Direction:
Extract, unchanged, each line of the listing below from its first line through the line that contains "from FreeCAD import", inclusive, and nothing else.

***** Records shown *****

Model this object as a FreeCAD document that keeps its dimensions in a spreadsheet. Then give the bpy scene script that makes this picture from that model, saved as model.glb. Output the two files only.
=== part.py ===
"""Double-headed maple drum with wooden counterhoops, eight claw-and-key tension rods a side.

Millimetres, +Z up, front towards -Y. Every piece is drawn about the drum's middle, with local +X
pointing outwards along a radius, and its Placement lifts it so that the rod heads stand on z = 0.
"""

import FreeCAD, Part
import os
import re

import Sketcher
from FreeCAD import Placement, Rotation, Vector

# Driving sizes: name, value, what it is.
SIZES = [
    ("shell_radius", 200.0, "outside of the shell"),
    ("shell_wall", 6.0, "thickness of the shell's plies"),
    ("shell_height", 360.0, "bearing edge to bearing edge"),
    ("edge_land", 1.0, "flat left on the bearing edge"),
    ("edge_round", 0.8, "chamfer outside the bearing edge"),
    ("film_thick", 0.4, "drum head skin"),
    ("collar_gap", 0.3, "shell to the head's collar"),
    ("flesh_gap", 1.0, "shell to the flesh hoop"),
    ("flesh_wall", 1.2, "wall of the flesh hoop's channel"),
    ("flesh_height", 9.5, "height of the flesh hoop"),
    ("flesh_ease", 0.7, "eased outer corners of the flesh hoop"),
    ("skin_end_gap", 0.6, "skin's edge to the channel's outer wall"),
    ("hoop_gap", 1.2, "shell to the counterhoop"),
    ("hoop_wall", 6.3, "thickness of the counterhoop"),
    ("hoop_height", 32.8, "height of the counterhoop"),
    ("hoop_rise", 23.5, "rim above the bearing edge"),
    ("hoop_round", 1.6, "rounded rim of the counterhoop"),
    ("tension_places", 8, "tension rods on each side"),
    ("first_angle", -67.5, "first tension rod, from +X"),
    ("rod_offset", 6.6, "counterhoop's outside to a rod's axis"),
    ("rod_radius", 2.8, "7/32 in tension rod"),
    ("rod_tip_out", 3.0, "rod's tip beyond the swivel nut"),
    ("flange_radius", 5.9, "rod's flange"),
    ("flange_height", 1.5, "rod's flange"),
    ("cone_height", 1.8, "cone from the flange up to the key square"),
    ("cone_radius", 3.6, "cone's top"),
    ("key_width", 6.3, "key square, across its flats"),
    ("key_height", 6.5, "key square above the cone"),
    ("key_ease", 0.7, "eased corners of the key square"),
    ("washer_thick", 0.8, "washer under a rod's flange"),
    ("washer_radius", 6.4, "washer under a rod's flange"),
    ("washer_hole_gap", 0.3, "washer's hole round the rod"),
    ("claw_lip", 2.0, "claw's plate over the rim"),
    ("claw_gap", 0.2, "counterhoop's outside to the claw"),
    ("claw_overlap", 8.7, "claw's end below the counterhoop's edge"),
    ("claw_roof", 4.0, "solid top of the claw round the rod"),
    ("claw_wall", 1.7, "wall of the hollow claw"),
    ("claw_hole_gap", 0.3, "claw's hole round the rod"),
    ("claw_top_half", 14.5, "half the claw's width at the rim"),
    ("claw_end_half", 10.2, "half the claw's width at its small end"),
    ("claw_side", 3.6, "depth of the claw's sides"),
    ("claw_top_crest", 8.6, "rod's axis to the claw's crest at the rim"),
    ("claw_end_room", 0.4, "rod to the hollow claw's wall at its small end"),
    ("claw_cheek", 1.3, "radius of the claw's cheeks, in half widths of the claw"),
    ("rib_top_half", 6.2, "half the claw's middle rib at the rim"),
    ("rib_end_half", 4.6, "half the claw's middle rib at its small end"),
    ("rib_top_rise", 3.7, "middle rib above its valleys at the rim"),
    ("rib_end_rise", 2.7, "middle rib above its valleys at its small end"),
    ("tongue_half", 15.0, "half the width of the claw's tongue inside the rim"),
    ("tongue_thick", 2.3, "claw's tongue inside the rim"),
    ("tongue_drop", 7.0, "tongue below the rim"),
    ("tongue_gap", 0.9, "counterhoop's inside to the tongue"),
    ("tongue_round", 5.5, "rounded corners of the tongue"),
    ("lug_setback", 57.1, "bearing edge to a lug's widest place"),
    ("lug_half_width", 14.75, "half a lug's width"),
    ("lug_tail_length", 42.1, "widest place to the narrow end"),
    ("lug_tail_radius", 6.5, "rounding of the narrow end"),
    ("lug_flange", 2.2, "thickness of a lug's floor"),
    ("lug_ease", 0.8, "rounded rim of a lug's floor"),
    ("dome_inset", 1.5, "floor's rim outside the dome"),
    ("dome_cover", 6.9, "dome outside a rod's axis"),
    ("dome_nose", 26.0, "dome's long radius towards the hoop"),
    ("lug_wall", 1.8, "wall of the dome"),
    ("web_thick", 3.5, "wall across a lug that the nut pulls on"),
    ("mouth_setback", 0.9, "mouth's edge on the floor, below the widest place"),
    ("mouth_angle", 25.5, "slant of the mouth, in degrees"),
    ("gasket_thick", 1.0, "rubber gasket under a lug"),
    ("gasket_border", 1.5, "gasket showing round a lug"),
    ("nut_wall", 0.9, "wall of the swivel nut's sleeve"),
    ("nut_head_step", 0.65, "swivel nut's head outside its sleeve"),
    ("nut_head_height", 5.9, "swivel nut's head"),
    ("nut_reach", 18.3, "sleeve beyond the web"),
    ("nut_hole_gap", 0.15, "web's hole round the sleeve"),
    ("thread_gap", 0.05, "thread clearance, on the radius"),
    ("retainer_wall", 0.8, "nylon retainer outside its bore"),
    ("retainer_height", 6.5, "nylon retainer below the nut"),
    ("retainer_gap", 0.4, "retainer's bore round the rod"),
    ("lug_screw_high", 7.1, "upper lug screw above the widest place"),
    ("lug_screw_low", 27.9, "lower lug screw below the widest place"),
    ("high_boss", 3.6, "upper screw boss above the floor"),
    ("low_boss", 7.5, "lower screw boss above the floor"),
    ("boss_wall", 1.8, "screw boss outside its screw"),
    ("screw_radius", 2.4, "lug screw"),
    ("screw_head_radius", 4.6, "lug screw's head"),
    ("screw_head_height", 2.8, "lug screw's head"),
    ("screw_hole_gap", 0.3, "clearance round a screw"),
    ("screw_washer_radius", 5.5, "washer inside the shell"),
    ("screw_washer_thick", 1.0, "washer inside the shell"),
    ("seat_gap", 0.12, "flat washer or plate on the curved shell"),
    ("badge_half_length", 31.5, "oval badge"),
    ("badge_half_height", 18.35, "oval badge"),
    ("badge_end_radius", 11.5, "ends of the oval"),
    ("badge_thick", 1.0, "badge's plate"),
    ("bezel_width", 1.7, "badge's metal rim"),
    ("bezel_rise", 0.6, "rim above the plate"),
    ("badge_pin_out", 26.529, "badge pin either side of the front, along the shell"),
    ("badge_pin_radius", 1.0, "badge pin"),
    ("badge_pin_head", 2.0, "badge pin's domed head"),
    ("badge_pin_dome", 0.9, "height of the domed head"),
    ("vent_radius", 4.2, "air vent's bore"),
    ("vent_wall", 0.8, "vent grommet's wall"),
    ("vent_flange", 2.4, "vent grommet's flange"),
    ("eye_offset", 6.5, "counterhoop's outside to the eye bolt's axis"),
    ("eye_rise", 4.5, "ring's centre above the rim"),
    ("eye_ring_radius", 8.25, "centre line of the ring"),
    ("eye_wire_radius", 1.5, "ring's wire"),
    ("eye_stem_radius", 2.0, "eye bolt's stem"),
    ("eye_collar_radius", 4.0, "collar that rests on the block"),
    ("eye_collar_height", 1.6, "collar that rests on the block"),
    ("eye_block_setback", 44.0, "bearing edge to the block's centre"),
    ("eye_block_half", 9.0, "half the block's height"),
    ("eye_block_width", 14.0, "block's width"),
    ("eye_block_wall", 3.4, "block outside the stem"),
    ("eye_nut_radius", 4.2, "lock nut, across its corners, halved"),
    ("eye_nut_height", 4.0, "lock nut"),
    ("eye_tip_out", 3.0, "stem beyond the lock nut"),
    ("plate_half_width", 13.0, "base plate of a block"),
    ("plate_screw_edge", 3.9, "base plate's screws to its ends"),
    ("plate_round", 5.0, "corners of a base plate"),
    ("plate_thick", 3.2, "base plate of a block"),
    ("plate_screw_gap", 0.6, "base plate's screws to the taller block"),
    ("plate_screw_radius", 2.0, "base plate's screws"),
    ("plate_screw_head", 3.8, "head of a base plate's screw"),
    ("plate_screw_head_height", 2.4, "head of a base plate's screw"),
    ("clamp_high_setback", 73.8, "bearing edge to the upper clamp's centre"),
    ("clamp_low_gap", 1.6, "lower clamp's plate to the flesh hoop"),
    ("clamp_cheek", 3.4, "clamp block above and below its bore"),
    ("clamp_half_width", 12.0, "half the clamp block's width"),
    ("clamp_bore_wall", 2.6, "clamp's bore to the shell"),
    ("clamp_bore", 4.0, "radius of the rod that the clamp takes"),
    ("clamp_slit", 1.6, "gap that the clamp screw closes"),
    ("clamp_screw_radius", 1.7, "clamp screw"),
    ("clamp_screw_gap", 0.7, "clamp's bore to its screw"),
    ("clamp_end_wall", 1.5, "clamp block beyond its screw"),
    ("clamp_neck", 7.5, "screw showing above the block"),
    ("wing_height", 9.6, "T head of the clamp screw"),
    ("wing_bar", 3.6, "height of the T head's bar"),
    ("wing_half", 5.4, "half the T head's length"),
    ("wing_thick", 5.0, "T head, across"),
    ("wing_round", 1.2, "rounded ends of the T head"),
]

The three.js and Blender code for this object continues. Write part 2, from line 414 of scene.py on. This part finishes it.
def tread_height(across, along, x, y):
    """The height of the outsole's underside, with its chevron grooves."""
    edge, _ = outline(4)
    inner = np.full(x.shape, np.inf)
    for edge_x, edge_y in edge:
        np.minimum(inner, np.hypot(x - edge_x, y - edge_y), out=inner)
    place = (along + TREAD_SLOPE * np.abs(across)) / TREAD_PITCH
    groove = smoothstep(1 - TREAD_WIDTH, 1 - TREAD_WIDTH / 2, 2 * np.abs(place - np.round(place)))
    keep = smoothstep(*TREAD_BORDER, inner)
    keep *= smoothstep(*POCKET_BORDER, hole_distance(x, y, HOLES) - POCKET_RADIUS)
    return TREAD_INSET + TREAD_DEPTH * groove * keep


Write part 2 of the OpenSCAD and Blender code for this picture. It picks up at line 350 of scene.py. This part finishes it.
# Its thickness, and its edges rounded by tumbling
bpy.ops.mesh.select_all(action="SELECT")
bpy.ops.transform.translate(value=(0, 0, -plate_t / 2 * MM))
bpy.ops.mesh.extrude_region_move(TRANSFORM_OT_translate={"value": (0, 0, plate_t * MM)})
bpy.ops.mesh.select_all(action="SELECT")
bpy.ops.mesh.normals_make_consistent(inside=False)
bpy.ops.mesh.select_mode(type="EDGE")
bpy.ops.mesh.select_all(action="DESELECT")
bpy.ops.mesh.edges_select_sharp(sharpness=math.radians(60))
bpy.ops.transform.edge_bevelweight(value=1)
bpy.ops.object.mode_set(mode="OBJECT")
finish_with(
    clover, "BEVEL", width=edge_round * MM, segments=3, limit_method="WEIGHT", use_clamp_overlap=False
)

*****

The solution:
Model this object as a FreeCAD document that keeps its dimensions in a spreadsheet. Then give the bpy scene script that makes this picture from that model, saved as model.glb. Output the two files only.
=== part.py ===
"""Double-headed maple drum with wooden counterhoops, eight claw-and-key tension rods a side.

Millimetres, +Z up, front towards -Y. Every piece is drawn about the drum's middle, with local +X
pointing outwards along a radius, and its Placement lifts it so that the rod heads stand on z = 0.
"""

import FreeCAD, Part
import os
import re

import Sketcher
from FreeCAD import Placement, Rotation, Vector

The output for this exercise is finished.